Many of Gow's compositions are still played today at ceilidhs and country dances. He himself spelled his name Niel, although others sometimes spell it Neil or even Neal. The National Records of Scotland attest that Gow himself used the name 'Neil'.[4] To add to the confusion, he had a musical grandson (by Nathaniel) who did spell his name "Neil".
The annual Niel Gow Fiddle Festival takes place in Dunkeld and Birnam, Perthshire, Scotland. It was established in 2004 to celebrate the life and music of Gow, including a fund raising campaign to erect a memorial to him in Dunkeld and Birnam.[5]
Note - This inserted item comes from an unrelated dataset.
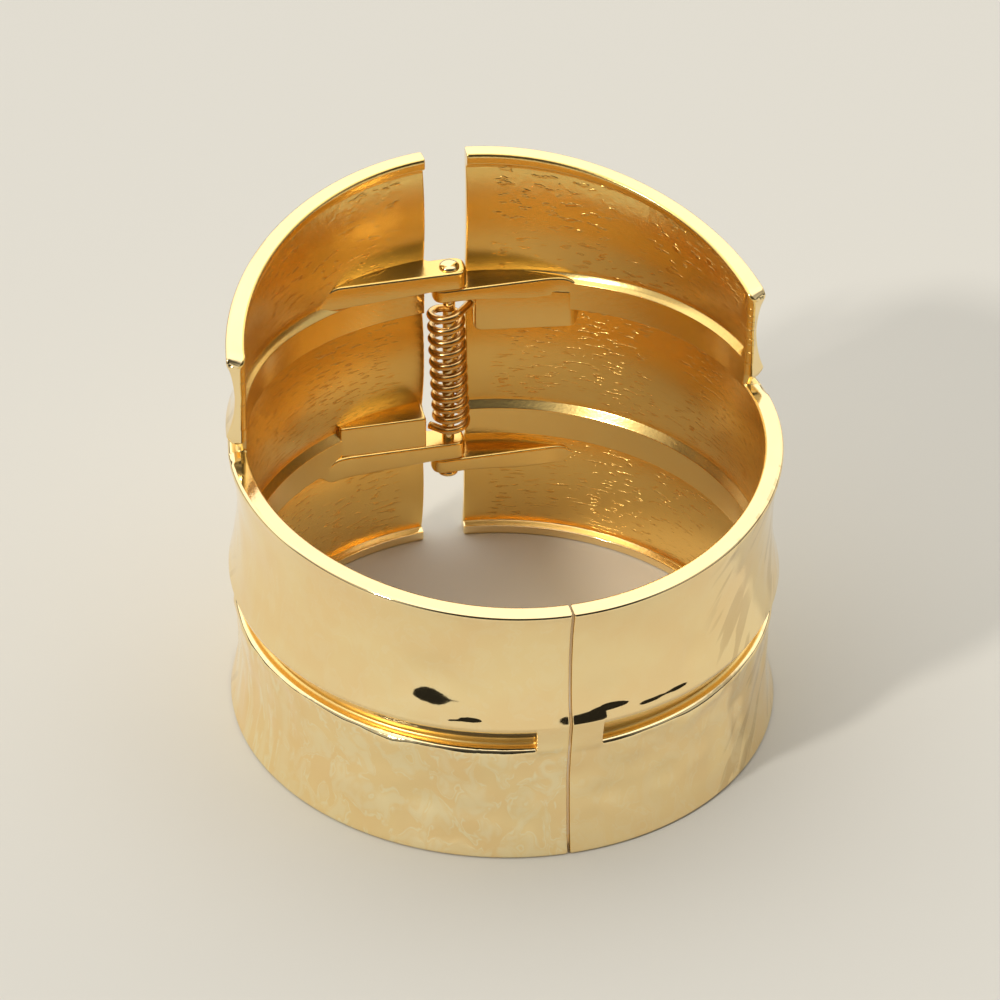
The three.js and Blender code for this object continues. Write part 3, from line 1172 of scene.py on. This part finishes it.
@dataclass
class HalfRing:
    """One cast half: wall, rims, ribs and grooves, with its ears and its block or pad."""

    side: Side
    ring: Ring = field(default_factory=Ring)
    hammer: Hammer = field(default_factory=Hammer)
    column_mm: float = 0.68  # between columns, along the outside
    row_mm: float = 0.55  # between rows
    least_mm: float = 0.025  # between two columns or rows, except at an edge
    end_columns: int = 6  # gathered on each side of an end
    step_columns: int = 9  # gathered on each side of the step
    edge_rows: int = 7  # gathered on each side of an edge
    outer_soft: float = 0.03  # half the height that the outer profile is averaged over
    inner_soft: float = 0.05  # the same for the inner profile
    groove_soft: float = 0.08  # half the length in which a groove's end closes
    groove_ahead: tuple = (0.06, 0.05)  # angles before the step where the upper groove opens
    ear_back: float = 29.9
    ear_turn: tuple = (0.6, 0.3)  # before and past the gap's edge, where its back joins the wall
    ear_end: float = 1.95
    ear_tip: float = 14.4
    ear_start: float = 16.4
    ear_sink: float = 0.03  # how deep the tip's front lies in the wall
    tip_drop: float = 1.0
    tip_drop_from: float = 13.3
    tip_round: float = 0.02
    ear_round: float = 1.3
    ear_bevel: float = 0.34
    root_inset: float = 1.3  # how far from the outside the backs of ears and bosses lie
    step_roll: float = 0.2
    step_fillet: float = 0.75
    step_lean: float = 0.5  # how far the step's inner corner leans forward
    lean_reach: float = 1.5
    top_end_roll: float = 0.95  # radius of the top rim's end at the step
    bright_roof: float = 0.2  # share of a groove's upper side, from its lip, that isn't satin
    strip_shares: tuple = (0.0, 0.01, 0.04, 0.12, 0.5, 0.88, 0.96, 0.99, 1.0)  # lines across a strip

    def __post_init__(self) -> None:
        """Sets the rows' heights, the columns' angles and how far past the step each column is."""
        self.height = self.rows()[:, None]
        self.angle = self.columns()
        self.past = (self.angle - self.ring.step_angle) * self.ring.radius

    @property
    def name(self) -> str:
        """The CAD node that this piece stands for."""
        return "left_half" if self.side is Side.LEFT else "right_half"

    @property
    def groove_front(self) -> float:
        """Angle of the lower groove's front end."""
        return -self.ring.angle_at(self.ring.groove_end)

    @property
    def groove_back(self) -> float:
        """Angle of the grooves' back end."""
        return self.ring.angle_at(self.ring.half_gap + self.ring.groove_end)

    def columns(self) -> Array:
        """Angles of the columns, closer together at the ends, the step and the grooves' ends.

        Returns:
            Angles in order.
        """
        ring = self.ring
        start, end = -ring.angle_at(ring.half_seam), ring.angle_at(ring.half_gap)
        even = np.linspace(start, end, int((end - start) * ring.radius / self.column_mm))
        places = [start, end, self.groove_front, self.groove_back]
        least = self.least_mm / ring.radius
        found = refined(even, places, ring.edge_radius / ring.radius, self.end_columns, least)
        reach = self.step_fillet / ring.radius
        return refined(found, [ring.step_angle], reach, self.step_columns, least)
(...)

Gow was married twice. His first wife was Margaret Wiseman, and they had five sons and three daughters. His sons William, Andrew (1760), Nathaniel (1763),[6] and John (1764) all followed their father as fiddlers and composers of fiddle music; two of the daughters were Margaret (1759) and Grizel (1761). The youngest son, Daniel (1765), died in infancy; William died in 1791 at age 40, and Andrew died in 1794 at 34. Of Niel's sons, Nathaniel had nearly two hundred tunes to his credit.
As a widower, Gow married Margaret Urquhart from Perth in 1768, and they went on to share a happy marriage until she died in 1805, which prompted his composition of one of his most famous tunes: "Niel Gow's Lament for the Death of his Second Wife".
Gow died at Inver on 1 March 1807, aged 79 or 80.
Following on from the efforts of the fund-raising campaign, a memorial statue of Gow was commissioned with David Annand as sculptor. It was finally erected and unveiled in December 2020.[7]
The 20th-century English composer David Gow is a descendant of Gow. He commemorated the connection in his Six Diversions on an Ancestral Theme.[8]